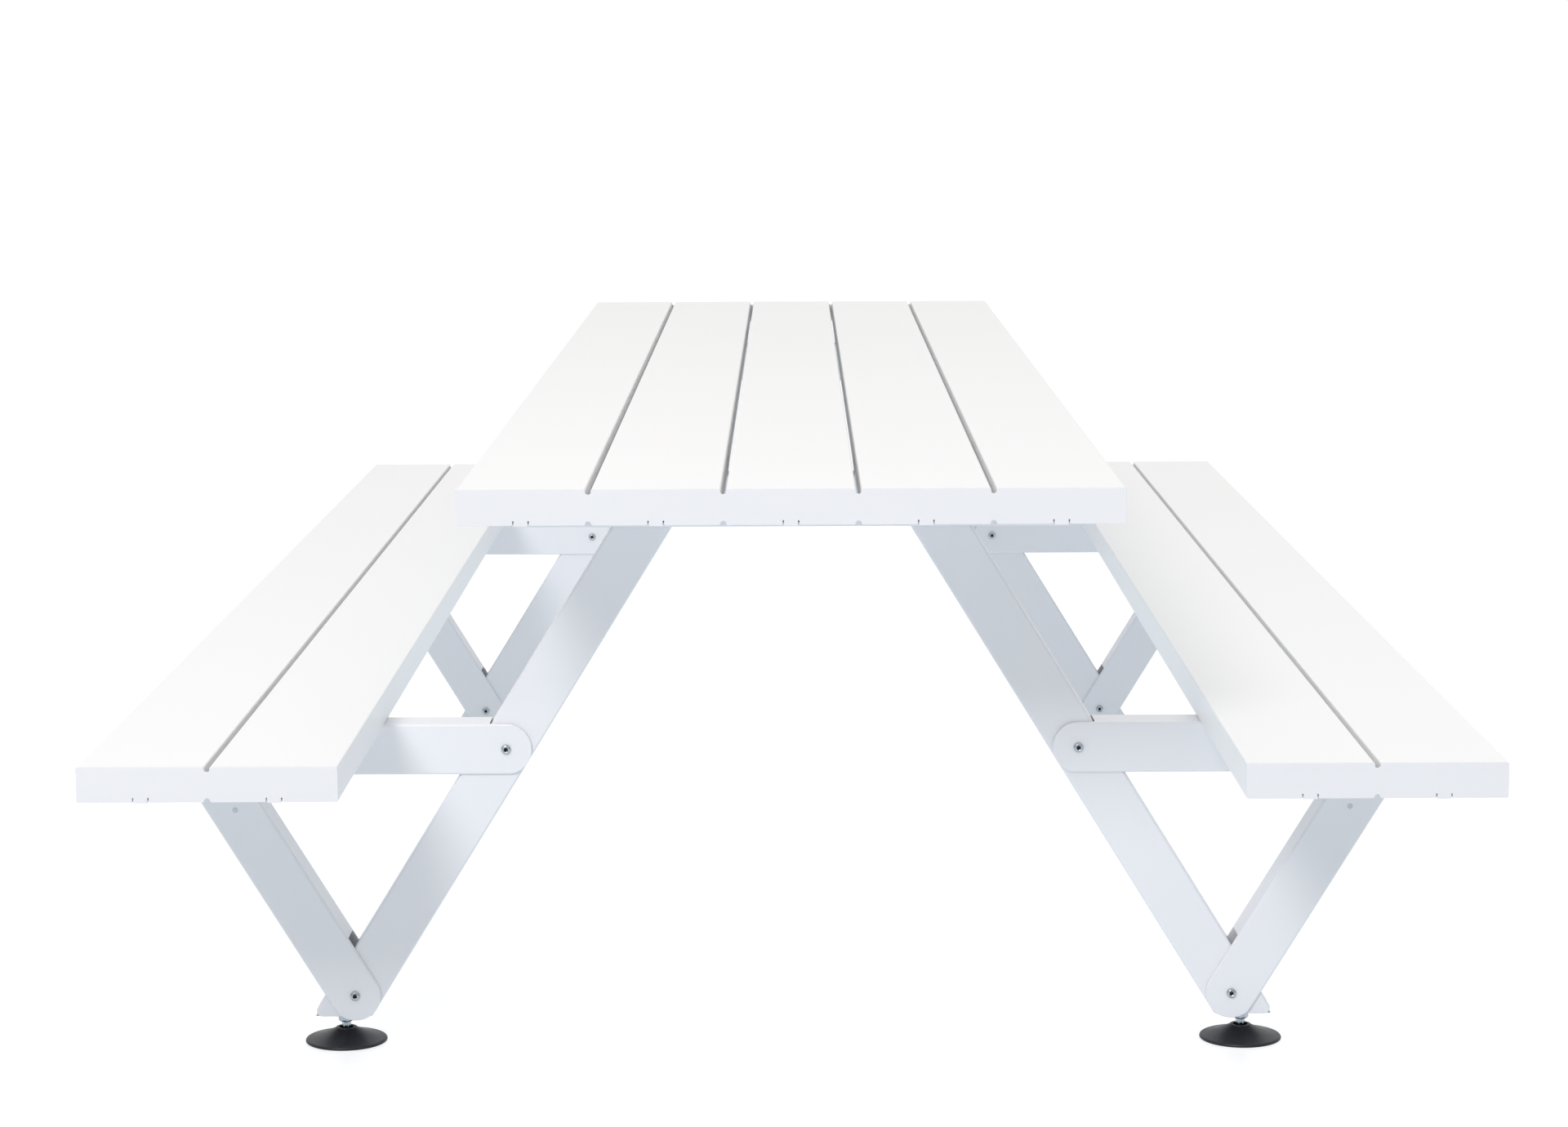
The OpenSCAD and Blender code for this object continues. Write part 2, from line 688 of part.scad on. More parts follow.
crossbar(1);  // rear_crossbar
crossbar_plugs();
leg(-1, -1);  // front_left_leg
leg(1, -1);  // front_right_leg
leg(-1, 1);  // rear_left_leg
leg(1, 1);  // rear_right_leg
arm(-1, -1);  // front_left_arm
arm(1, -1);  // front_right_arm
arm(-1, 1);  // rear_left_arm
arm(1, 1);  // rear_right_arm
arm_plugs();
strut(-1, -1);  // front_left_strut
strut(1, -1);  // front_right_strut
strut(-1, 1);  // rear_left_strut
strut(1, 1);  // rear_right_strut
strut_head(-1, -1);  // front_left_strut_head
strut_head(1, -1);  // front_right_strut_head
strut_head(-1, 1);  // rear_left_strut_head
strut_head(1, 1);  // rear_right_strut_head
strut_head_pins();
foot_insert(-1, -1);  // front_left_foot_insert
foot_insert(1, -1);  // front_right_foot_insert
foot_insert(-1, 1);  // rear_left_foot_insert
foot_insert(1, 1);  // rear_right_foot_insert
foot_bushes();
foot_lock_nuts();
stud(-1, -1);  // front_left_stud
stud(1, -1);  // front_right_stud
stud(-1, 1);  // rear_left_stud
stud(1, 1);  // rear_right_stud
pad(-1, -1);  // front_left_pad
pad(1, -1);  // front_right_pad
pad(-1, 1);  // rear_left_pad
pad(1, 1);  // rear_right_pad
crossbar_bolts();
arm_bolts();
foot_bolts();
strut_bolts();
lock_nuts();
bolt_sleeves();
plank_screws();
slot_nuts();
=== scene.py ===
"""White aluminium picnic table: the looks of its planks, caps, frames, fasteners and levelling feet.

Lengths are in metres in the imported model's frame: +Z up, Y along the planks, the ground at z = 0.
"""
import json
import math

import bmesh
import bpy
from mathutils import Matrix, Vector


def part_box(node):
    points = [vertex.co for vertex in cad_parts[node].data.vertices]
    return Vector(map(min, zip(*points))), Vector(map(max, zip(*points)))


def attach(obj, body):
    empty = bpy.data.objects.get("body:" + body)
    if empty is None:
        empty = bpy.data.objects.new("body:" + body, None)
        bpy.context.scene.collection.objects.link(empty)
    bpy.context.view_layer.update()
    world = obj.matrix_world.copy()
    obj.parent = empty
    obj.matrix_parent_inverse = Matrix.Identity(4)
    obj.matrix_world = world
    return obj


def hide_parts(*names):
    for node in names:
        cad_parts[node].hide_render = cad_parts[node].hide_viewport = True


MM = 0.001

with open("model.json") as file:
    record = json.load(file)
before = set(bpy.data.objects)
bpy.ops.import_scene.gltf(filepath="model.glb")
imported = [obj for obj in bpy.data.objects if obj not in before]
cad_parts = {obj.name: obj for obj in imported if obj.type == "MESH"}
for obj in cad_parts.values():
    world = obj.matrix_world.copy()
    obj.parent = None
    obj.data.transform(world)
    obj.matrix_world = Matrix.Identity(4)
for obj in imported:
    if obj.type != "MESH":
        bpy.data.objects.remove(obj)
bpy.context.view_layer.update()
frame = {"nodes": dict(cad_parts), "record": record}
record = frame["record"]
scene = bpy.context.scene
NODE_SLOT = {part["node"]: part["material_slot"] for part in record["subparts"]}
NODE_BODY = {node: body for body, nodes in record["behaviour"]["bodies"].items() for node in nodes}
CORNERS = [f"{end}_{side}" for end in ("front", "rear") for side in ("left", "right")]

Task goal
Starting at the line that contains "strut_head_pins();" and ending at the line that contains "zip(*points))), Vector(map(max, zip(*points)))", retype each line exactly; omit everything outside that range.

Problem solution
strut_head_pins();
foot_insert(-1, -1);  // front_left_foot_insert
foot_insert(1, -1);  // front_right_foot_insert
foot_insert(-1, 1);  // rear_left_foot_insert
foot_insert(1, 1);  // rear_right_foot_insert
foot_bushes();
foot_lock_nuts();
stud(-1, -1);  // front_left_stud
stud(1, -1);  // front_right_stud
stud(-1, 1);  // rear_left_stud
stud(1, 1);  // rear_right_stud
pad(-1, -1);  // front_left_pad
pad(1, -1);  // front_right_pad
pad(-1, 1);  // rear_left_pad
pad(1, 1);  // rear_right_pad
crossbar_bolts();
arm_bolts();
foot_bolts();
strut_bolts();
lock_nuts();
bolt_sleeves();
plank_screws();
slot_nuts();
=== scene.py ===
"""White aluminium picnic table: the looks of its planks, caps, frames, fasteners and levelling feet.

Lengths are in metres in the imported model's frame: +Z up, Y along the planks, the ground at z = 0.
"""
import json
import math

import bmesh
import bpy
from mathutils import Matrix, Vector


def part_box(node):
    points = [vertex.co for vertex in cad_parts[node].data.vertices]
    return Vector(map(min, zip(*points))), Vector(map(max, zip(*points)))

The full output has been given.